Tony Salazar: Let me respond to you first about federal policy and then what we need to do locally. Economically, it’s very simple. People don’t earn enough money to cover rent that’s sufficient to cover the cost of land, building, and operation. Either somebody has to fill that gap, or we have to pay people more money. The federal, state and city governments have to fill that gap. The federal government’s contribution to housing has been, in my 40 years, going down every year. That puts the pressure on state and local governments to fill that gap.

The other thing is, at the same time the federal funding is going down, they’re giving their contribution to state and local governments to say, “you guys deal with the problem.” The pressure that we used to put in our industry, on the people who financed the gap— the federal agencies— is now on state and local agencies. Still, the amount of money that goes towards housing is 75 percent federal money, it’s just coming locally and from the state.

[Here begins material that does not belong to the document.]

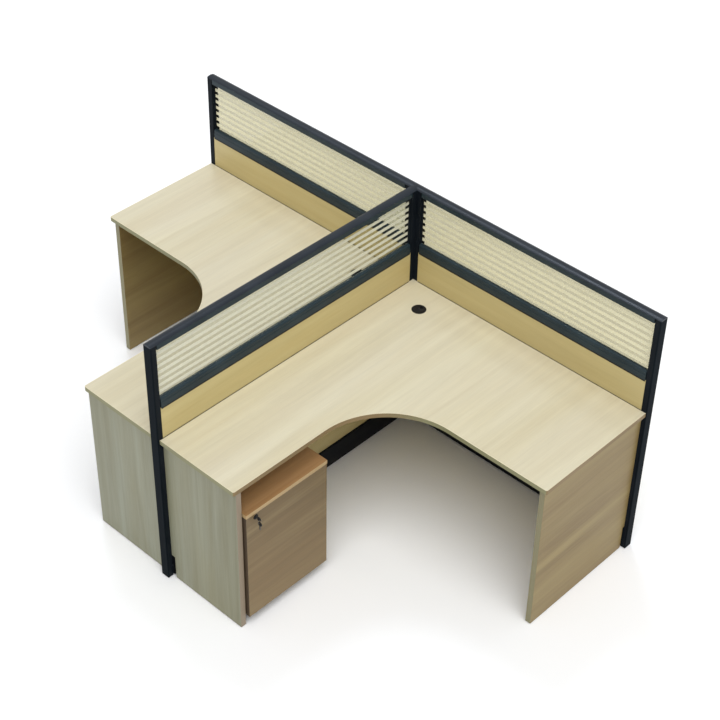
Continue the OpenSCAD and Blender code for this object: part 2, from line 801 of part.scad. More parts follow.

Cities and states are forced to prioritize what they want to see done. The City of LA’s priority is homelessness; it has put its bond money, tax revenues, and political efforts there. In the City of San Francisco, they’re tearing down and rebuilding every public housing site that they have. In the City of Dallas they’re focused on building for first-time homeowners. Every city has its priority, and it’s got more control over its money.

I need three things to develop: land, subsidy and money, and political will. I need those three things. When it comes to development, as a developer of affordable housing, if I don’t have those three things in the city that I’m working in, I just go to a different city because I can’t work there.

The City of LA has subsidies and capital—it’s got the bond money and state money from Sacramento—and political will. But the will is at City Hall, not there in the communities. That’s where the rub is here. Communities aren’t there to support them, and if the communities aren’t there, then they’re waffling at City Hall.

But the land and the way we are treating this process of building here in the city is very difficult. What we’re being told as developers— whether for affordable, market rate, homeless or, senior housing— is to go find the land, work it out with the community, come back to us at City Hall, and then we’ll give you some money. There’s very little political effort or will to go out and do it with land.

I’ll give you an example, when former governor Jerry Brown was the mayor of Oakland, he would have Developer Day. He’d invite us for Developer Day, we’d get on a bus, and we’d drive around the city of Oakland. He’d say, “here’s a block that the city acquired. We want a senior building here, and over here we want a retail center, and over here affordable and market-rate housing. And here’s what we’re willing to do for you: We’ve assembled the land, we’ve optioned the land, we’ve rezoned the land, and here are the subsidies.”

We’re not willing to go that far here; not for homelessness, not for affordability, not for a lot of things. If the government wants to finish the job, it’s got to take that extra step, because all we’re doing right now is bumping into each other. Who’s going to pay the most for the land to get what it is they want, and then go back to City Hall? That’s my big rub, and that’s my one thing. You said give you one thing, that’s my one thing.